- **Task statement**
Repeat the whole listing below, word for word.
——
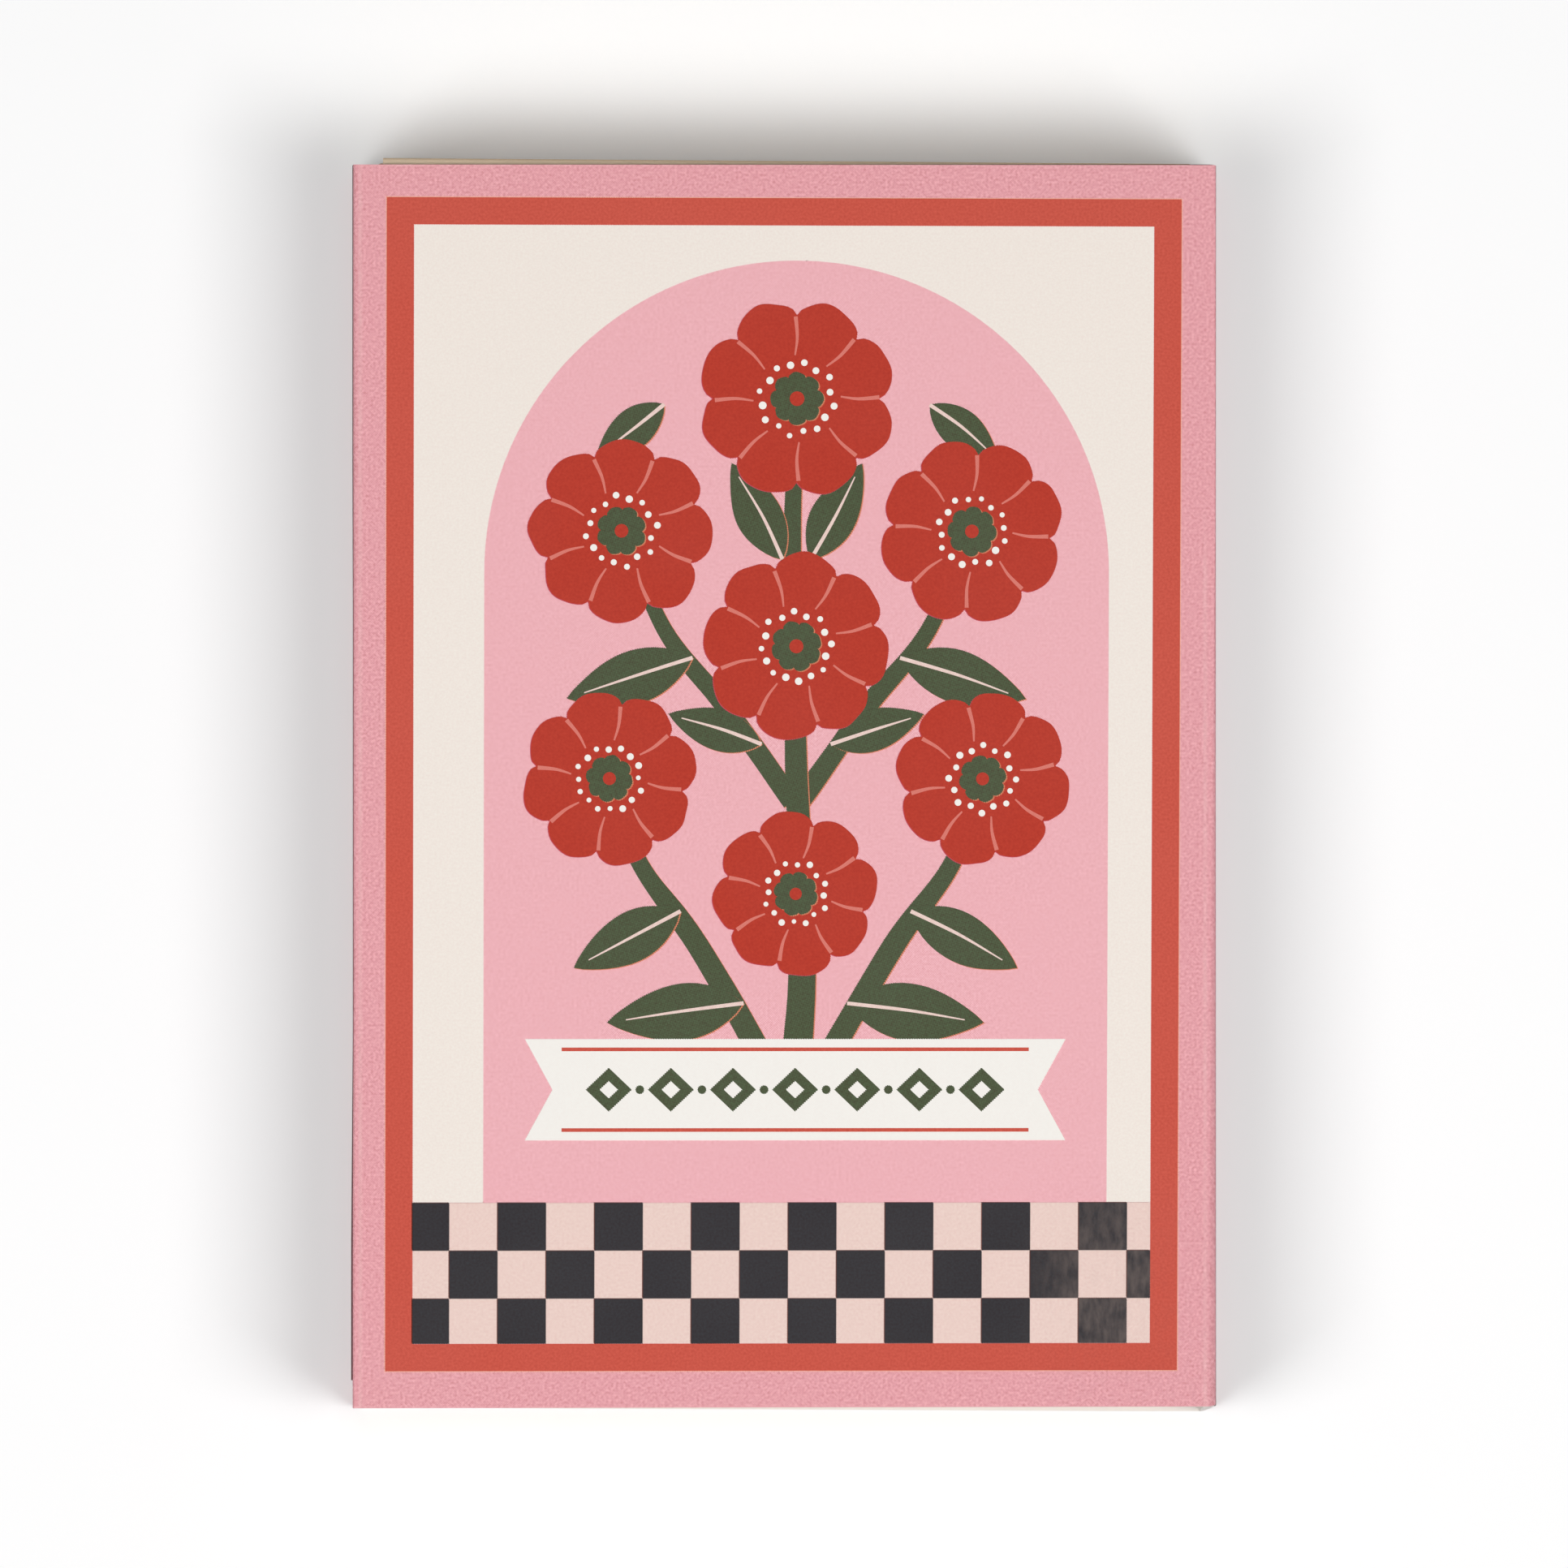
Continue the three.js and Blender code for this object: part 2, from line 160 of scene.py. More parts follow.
def buildCamera():
    camera = bpy.data.cameras.new("productCamera")
    camera.sensor_fit = "HORIZONTAL"
    camera.angle = 2 * math.atan(viewSettings["frameWidth"] / 2 / viewSettings["distance"])
    camera.clip_end = viewSettings["clipEnd"]
    item = addItem("productCamera", camera)
    height = cadBounds[1][2] + viewSettings["distance"]
    item.location = (viewSettings["aimX"], viewSettings["aimY"], height)
    bpy.context.scene.camera = item


# each lamp: where it hangs, its size, and its share of the light on the front panel
lampSettings = {
    "rightSoftbox": {"place": (0.415, -0.1875, 1.0), "size": (0.40, 0.575), "share": 0.452},
    "leftSoftbox": {"place": (-0.4075, -0.1875, 1.0), "size": (0.385, 0.575), "share": 0.395},
    "overhead": {"place": (0.0, 0.30, 2.6), "size": (0.50, 0.40), "share": 0.10},
}
worldShare = 0.055
floorSettings = {
    "halfWidth": 6.0,
    "albedo": 0.86,
    "cameraLift": 0.165,            # brightens the floor where it is seen, and lights nothing
    "drop": 0.05 * mm,              # keeps the floor off the box's underside
}


def buildLamps():
    for name, choice in lampSettings.items():
        place = Vector(choice["place"])
        lamp = bpy.data.lights.new(name, "AREA")
        lamp.shape = "RECTANGLE"
        lamp.size, lamp.size_y = choice["size"]
        facing = place.normalized().z
        lamp.energy = math.pi ** 2 * place.length_squared * choice["share"] / facing
        item = addItem(name, lamp)
        item.location = place
        item.rotation_euler = (-place).to_track_quat("-Z", "Y").to_euler()


def seenRays(tree):
    # 1 for what the camera sees, straight or in a mirror or glass
    rays = addNode(tree, "ShaderNodeLightPath", {})
    seen = mathNode(tree, "MAXIMUM", rays["Is Camera Ray"], rays["Is Glossy Ray"])
    return mathNode(tree, "MAXIMUM", seen, rays["Is Transmission Ray"])


def buildWorld():
    world = bpy.data.worlds.new("studio")
    bpy.context.scene.world = world
    world.use_nodes = True
    tree = world.node_tree
    strength = addNode(tree, "ShaderNodeMapRange",
                       {"Value": seenRays(tree), "To Min": worldShare, "To Max": 1.0})[0]
    fill(tree, tree.nodes["Background"], {"Color": (1, 1, 1, 1), "Strength": strength})


def buildFloor():
    size = floorSettings["halfWidth"]
    mesh = bpy.data.meshes.new("floor")
    corners = [(-size, -size), (size, -size), (size, size), (-size, size)]
    mesh.from_pydata([(x, y, -floorSettings["drop"]) for x, y in corners], [], [(0, 1, 2, 3)])
    floor = addItem("floor", mesh)
    material = bpy.data.materials.new("paleFloor")
    material.use_nodes = True
    tree = material.node_tree
    tree.nodes.clear()
    grey = (floorSettings["albedo"],) * 3 + (1,)
    matte = addNode(tree, "ShaderNodeBsdfDiffuse", {"Color": grey})
    gain = times(tree, seenRays(tree), floorSettings["cameraLift"])
    lift = addNode(tree, "ShaderNodeEmission", {"Strength": gain})
    both = addNode(tree, "ShaderNodeAddShader", {0: matte[0], 1: lift[0]})
    addNode(tree, "ShaderNodeOutputMaterial", {"Surface": both[0]})
    mesh.materials.append(material)


# Shader groups used by several finishes

def newGroup(name, inputs, outputs):
    group = bpy.data.node_groups.new(name, "ShaderNodeTree")
    for label, kind, value in inputs:
        socket = group.interface.new_socket(label, in_out="INPUT", socket_type="NodeSocket" + kind)
        socket.default_value = value
    for label, kind in outputs:
        group.interface.new_socket(label, in_out="OUTPUT", socket_type="NodeSocket" + kind)
    entry = group.nodes.new("NodeGroupInput")
    result = group.nodes.new("NodeGroupOutput")
    return group, entry.outputs, result.inputs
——
- **Exercise solution**
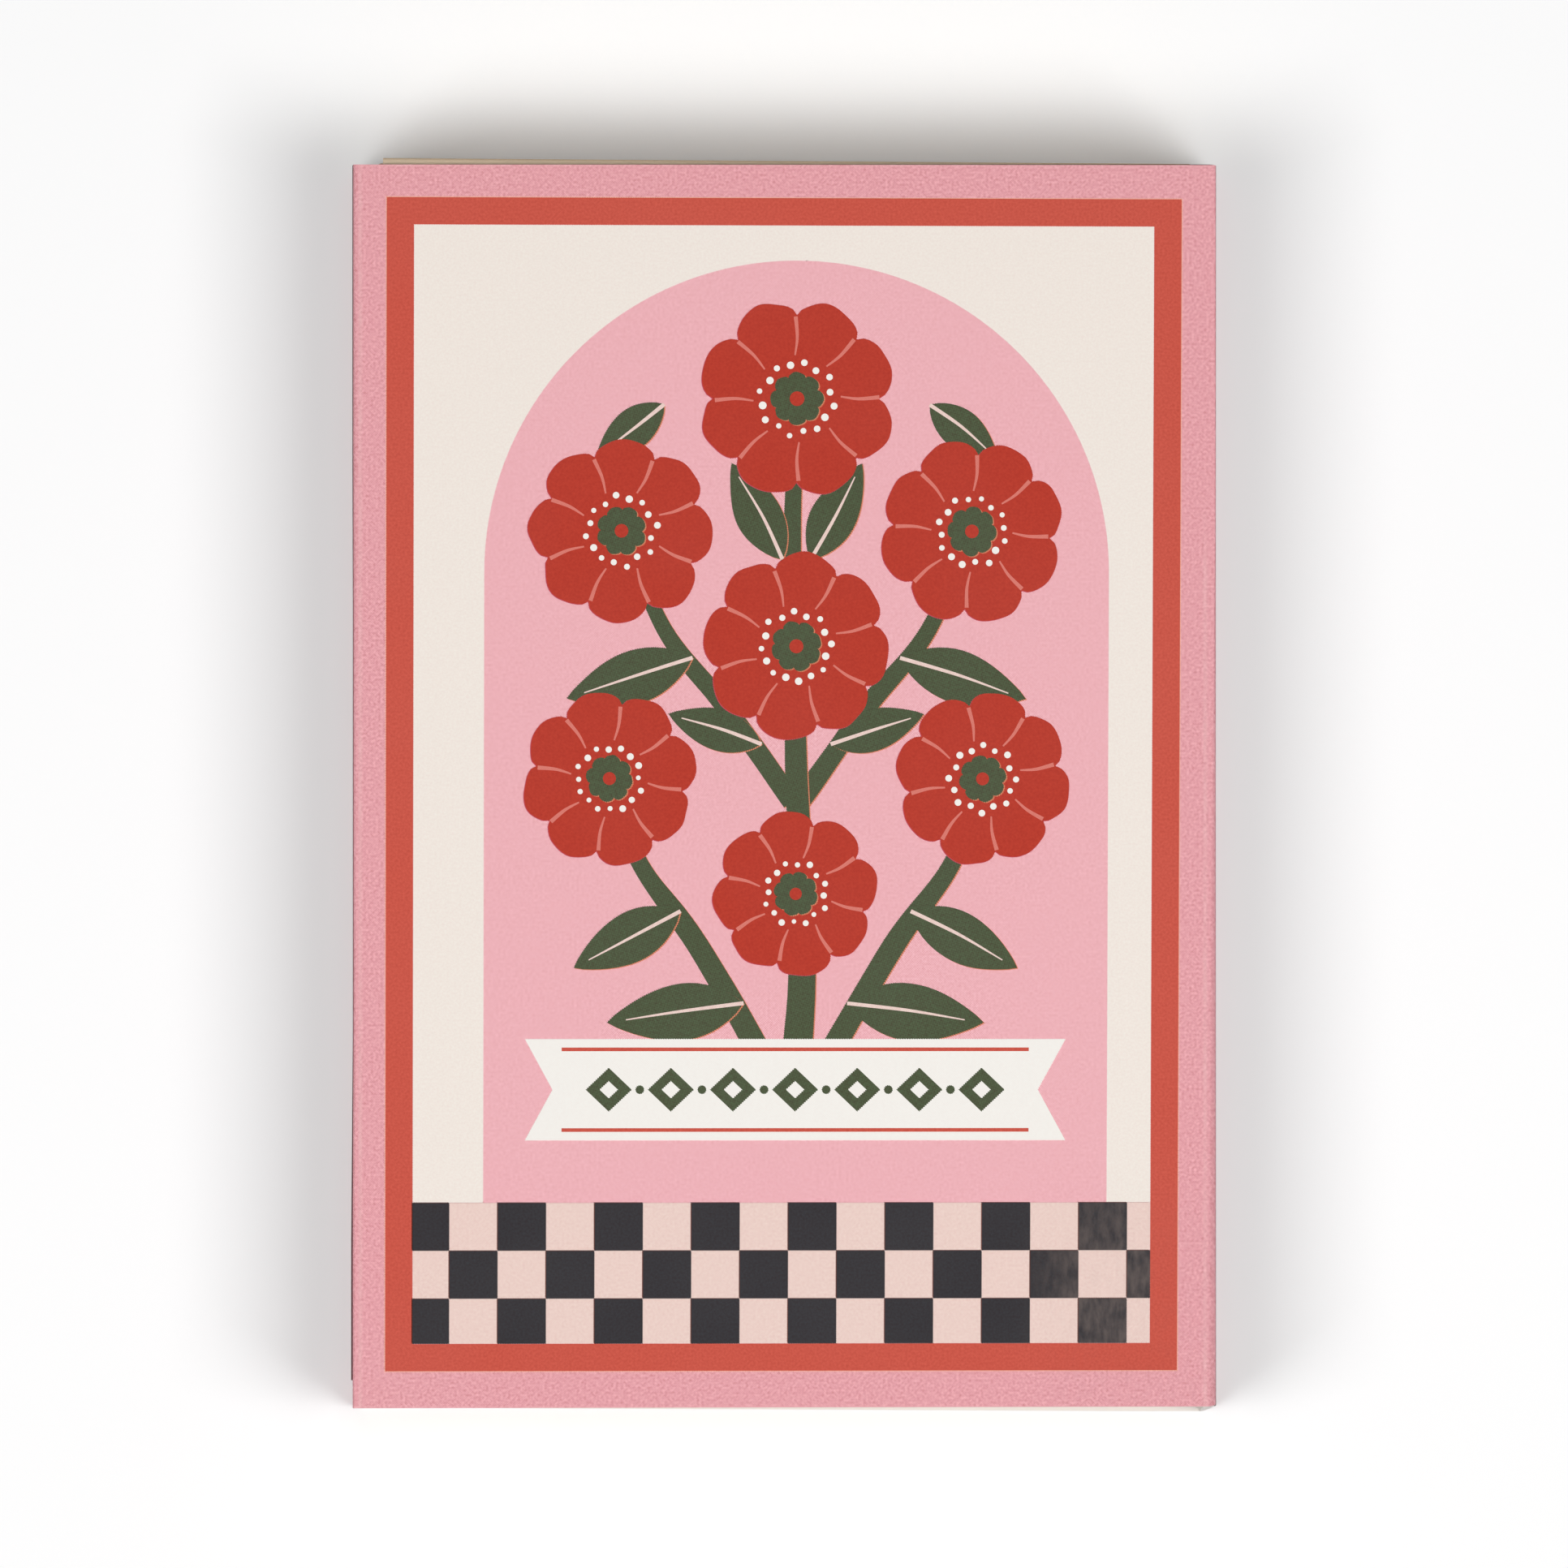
Continue the three.js and Blender code for this object: part 2, from line 160 of scene.py. More parts follow.
def buildCamera():
    camera = bpy.data.cameras.new("productCamera")
    camera.sensor_fit = "HORIZONTAL"
    camera.angle = 2 * math.atan(viewSettings["frameWidth"] / 2 / viewSettings["distance"])
    camera.clip_end = viewSettings["clipEnd"]
    item = addItem("productCamera", camera)
    height = cadBounds[1][2] + viewSettings["distance"]
    item.location = (viewSettings["aimX"], viewSettings["aimY"], height)
    bpy.context.scene.camera = item


# each lamp: where it hangs, its size, and its share of the light on the front panel
lampSettings = {
    "rightSoftbox": {"place": (0.415, -0.1875, 1.0), "size": (0.40, 0.575), "share": 0.452},
    "leftSoftbox": {"place": (-0.4075, -0.1875, 1.0), "size": (0.385, 0.575), "share": 0.395},
    "overhead": {"place": (0.0, 0.30, 2.6), "size": (0.50, 0.40), "share": 0.10},
}
worldShare = 0.055
floorSettings = {
    "halfWidth": 6.0,
    "albedo": 0.86,
    "cameraLift": 0.165,            # brightens the floor where it is seen, and lights nothing
    "drop": 0.05 * mm,              # keeps the floor off the box's underside
}


def buildLamps():
    for name, choice in lampSettings.items():
        place = Vector(choice["place"])
        lamp = bpy.data.lights.new(name, "AREA")
        lamp.shape = "RECTANGLE"
        lamp.size, lamp.size_y = choice["size"]
        facing = place.normalized().z
        lamp.energy = math.pi ** 2 * place.length_squared * choice["share"] / facing
        item = addItem(name, lamp)
        item.location = place
        item.rotation_euler = (-place).to_track_quat("-Z", "Y").to_euler()


def seenRays(tree):
    # 1 for what the camera sees, straight or in a mirror or glass
    rays = addNode(tree, "ShaderNodeLightPath", {})
    seen = mathNode(tree, "MAXIMUM", rays["Is Camera Ray"], rays["Is Glossy Ray"])
    return mathNode(tree, "MAXIMUM", seen, rays["Is Transmission Ray"])


def buildWorld():
    world = bpy.data.worlds.new("studio")
    bpy.context.scene.world = world
    world.use_nodes = True
    tree = world.node_tree
    strength = addNode(tree, "ShaderNodeMapRange",
                       {"Value": seenRays(tree), "To Min": worldShare, "To Max": 1.0})[0]
    fill(tree, tree.nodes["Background"], {"Color": (1, 1, 1, 1), "Strength": strength})


def buildFloor():
    size = floorSettings["halfWidth"]
    mesh = bpy.data.meshes.new("floor")
    corners = [(-size, -size), (size, -size), (size, size), (-size, size)]
    mesh.from_pydata([(x, y, -floorSettings["drop"]) for x, y in corners], [], [(0, 1, 2, 3)])
    floor = addItem("floor", mesh)
    material = bpy.data.materials.new("paleFloor")
    material.use_nodes = True
    tree = material.node_tree
    tree.nodes.clear()
    grey = (floorSettings["albedo"],) * 3 + (1,)
    matte = addNode(tree, "ShaderNodeBsdfDiffuse", {"Color": grey})
    gain = times(tree, seenRays(tree), floorSettings["cameraLift"])
    lift = addNode(tree, "ShaderNodeEmission", {"Strength": gain})
    both = addNode(tree, "ShaderNodeAddShader", {0: matte[0], 1: lift[0]})
    addNode(tree, "ShaderNodeOutputMaterial", {"Surface": both[0]})
    mesh.materials.append(material)


# Shader groups used by several finishes

def newGroup(name, inputs, outputs):
    group = bpy.data.node_groups.new(name, "ShaderNodeTree")
    for label, kind, value in inputs:
        socket = group.interface.new_socket(label, in_out="INPUT", socket_type="NodeSocket" + kind)
        socket.default_value = value
    for label, kind in outputs:
        group.interface.new_socket(label, in_out="OUTPUT", socket_type="NodeSocket" + kind)
    entry = group.nodes.new("NodeGroupInput")
    result = group.nodes.new("NodeGroupOutput")
    return group, entry.outputs, result.inputs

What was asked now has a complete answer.